Other dessert cocktails I’d love to try include her Pineapple Push-ups, Champagne Snow Cones, and Grapefruit Vanilla Granita. Those will be for another day I suppose…
The last cocktail, which happens to be my favorite out of the three, is the Pattaya. The passion fruit syrup was a bit hard to come by, but thankfully Hunt provides a list of resources for hard to find ingredients. This drink is passion fruit syrup, Brut champagne and Blackberry liqueur. I had to make a substitution this time that I couldn’t fix. I had to use Raspberry liqueur instead of Blackberry because, after driving around New Orleans and the surrounding suburbs, I couldn’t find any. So Raspberry it was and it worked, at least in my mind, just as well.
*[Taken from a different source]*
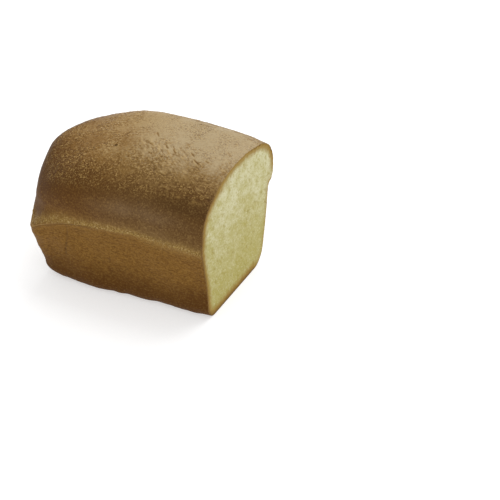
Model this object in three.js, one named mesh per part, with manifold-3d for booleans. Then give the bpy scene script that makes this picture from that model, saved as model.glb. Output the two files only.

I tried this cocktail because it involved learning a new technique called “floating”. This is how you make layered drinks. After pouring the Brut into the glass, the technique calls for slowly pouring the liqueur down the back of an upturned spoon touching the inside of the glass. The liqueur pools at the bottom of the glass forming a purple layer under the Brut. The picture in the book was pretty and the technique sounded simple. Note I said “sounded” simple. In order to really master this technique I would recommend getting a pour spout for the liqueur. I didn’t have one and used my jigger. This ended in disaster…raspberry liqueur all over my table and what made it into the glass thoroughly mixed into the Brut. Regardless, the cocktail was wonderfully tasty.
Overall, a great little book. Especially since Hunt provides an economically friendly list of champagnes and sparkling wines at the back of the book for those who don’t want to spend a fortune on a bottle of Dom. To those seeking relaxing bubbly cocktails good for any occasion, Cheers!